### GIVEN INSTRUCTION
Every line in the data below from the one containing "extrude(amount=SPREADER_RISE + SPREADER_T, mode=Mode.SUBTRACT)" down to the one containing "obj.parent = empty", both included, must be retyped exactly; no other line is to appear.

****

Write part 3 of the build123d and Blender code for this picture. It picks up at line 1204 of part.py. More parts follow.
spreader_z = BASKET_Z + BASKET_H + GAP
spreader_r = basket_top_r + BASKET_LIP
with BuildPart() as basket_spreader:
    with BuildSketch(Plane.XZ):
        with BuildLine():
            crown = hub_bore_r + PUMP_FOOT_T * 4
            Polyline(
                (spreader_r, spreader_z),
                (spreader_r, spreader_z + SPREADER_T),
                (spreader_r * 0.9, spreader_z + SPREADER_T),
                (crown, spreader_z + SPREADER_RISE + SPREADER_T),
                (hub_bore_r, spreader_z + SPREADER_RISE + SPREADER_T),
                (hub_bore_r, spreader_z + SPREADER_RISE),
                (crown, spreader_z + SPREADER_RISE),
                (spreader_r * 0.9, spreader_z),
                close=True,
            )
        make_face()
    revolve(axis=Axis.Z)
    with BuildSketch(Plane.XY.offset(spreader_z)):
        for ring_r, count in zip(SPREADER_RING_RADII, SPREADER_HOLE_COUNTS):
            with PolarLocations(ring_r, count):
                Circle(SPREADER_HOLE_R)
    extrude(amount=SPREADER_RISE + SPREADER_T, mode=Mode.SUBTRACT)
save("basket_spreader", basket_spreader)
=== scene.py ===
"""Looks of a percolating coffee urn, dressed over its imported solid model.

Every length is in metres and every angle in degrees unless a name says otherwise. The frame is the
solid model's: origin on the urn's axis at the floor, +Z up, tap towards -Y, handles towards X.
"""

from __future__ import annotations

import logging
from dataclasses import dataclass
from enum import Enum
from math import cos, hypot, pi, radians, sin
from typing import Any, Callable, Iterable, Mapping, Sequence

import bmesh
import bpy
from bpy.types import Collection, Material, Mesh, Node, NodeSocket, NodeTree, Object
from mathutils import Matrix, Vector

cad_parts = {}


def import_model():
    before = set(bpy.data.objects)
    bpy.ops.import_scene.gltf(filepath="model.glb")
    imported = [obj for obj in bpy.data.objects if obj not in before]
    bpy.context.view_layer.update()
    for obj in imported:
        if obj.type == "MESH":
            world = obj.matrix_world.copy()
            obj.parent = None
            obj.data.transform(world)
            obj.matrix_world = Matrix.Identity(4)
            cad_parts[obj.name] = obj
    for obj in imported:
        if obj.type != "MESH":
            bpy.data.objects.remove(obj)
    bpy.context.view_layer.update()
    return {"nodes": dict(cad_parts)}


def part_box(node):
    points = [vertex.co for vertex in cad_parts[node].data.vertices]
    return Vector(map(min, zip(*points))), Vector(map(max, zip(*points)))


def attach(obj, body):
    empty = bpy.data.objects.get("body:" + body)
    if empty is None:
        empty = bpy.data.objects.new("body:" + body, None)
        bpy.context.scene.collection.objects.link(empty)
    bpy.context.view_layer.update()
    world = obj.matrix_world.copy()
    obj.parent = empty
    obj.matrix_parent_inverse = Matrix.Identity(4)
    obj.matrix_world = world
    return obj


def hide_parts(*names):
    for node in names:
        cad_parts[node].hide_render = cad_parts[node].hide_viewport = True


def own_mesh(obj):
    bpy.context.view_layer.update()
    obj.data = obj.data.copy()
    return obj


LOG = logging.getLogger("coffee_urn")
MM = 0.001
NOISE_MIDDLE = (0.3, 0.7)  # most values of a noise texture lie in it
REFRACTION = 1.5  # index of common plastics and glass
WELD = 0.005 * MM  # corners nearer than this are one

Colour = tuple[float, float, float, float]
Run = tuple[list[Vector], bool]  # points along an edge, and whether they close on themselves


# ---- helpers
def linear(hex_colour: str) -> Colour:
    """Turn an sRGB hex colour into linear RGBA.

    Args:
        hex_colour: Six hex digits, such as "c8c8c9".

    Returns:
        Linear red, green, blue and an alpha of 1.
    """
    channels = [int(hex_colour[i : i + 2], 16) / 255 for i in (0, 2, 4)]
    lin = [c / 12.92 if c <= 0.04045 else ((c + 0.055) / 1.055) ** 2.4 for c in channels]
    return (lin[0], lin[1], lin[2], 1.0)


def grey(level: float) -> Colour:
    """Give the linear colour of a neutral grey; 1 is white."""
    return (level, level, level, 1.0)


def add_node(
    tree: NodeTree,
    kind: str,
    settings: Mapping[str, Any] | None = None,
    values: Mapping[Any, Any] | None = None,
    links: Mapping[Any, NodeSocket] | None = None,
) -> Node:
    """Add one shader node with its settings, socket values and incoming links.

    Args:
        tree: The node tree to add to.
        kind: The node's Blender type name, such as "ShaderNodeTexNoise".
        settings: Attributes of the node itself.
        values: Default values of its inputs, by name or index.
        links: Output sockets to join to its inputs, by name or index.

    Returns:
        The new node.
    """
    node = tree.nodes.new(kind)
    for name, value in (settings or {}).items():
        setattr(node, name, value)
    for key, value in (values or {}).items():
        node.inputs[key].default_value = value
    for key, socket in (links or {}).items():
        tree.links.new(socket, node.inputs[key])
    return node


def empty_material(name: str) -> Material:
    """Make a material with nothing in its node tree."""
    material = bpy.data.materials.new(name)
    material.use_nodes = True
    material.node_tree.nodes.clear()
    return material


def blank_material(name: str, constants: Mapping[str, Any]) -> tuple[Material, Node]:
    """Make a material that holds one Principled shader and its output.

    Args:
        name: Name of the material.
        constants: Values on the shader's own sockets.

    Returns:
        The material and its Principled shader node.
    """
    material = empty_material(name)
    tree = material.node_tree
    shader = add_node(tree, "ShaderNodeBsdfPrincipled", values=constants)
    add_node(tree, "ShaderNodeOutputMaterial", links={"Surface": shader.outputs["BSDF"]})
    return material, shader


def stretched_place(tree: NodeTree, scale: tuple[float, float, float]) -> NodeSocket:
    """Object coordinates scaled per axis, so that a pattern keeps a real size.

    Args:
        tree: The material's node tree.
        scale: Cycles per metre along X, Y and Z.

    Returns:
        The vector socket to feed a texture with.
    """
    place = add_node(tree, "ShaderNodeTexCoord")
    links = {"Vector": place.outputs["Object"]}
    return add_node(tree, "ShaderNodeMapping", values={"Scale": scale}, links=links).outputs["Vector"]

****

### PROBLEM SOLUTION
    extrude(amount=SPREADER_RISE + SPREADER_T, mode=Mode.SUBTRACT)
save("basket_spreader", basket_spreader)
=== scene.py ===
"""Looks of a percolating coffee urn, dressed over its imported solid model.

Every length is in metres and every angle in degrees unless a name says otherwise. The frame is the
solid model's: origin on the urn's axis at the floor, +Z up, tap towards -Y, handles towards X.
"""

from __future__ import annotations

import logging
from dataclasses import dataclass
from enum import Enum
from math import cos, hypot, pi, radians, sin
from typing import Any, Callable, Iterable, Mapping, Sequence

import bmesh
import bpy
from bpy.types import Collection, Material, Mesh, Node, NodeSocket, NodeTree, Object
from mathutils import Matrix, Vector

cad_parts = {}


def import_model():
    before = set(bpy.data.objects)
    bpy.ops.import_scene.gltf(filepath="model.glb")
    imported = [obj for obj in bpy.data.objects if obj not in before]
    bpy.context.view_layer.update()
    for obj in imported:
        if obj.type == "MESH":
            world = obj.matrix_world.copy()
            obj.parent = None
            obj.data.transform(world)
            obj.matrix_world = Matrix.Identity(4)
            cad_parts[obj.name] = obj
    for obj in imported:
        if obj.type != "MESH":
            bpy.data.objects.remove(obj)
    bpy.context.view_layer.update()
    return {"nodes": dict(cad_parts)}


def part_box(node):
    points = [vertex.co for vertex in cad_parts[node].data.vertices]
    return Vector(map(min, zip(*points))), Vector(map(max, zip(*points)))


def attach(obj, body):
    empty = bpy.data.objects.get("body:" + body)
    if empty is None:
        empty = bpy.data.objects.new("body:" + body, None)
        bpy.context.scene.collection.objects.link(empty)
    bpy.context.view_layer.update()
    world = obj.matrix_world.copy()
    obj.parent = empty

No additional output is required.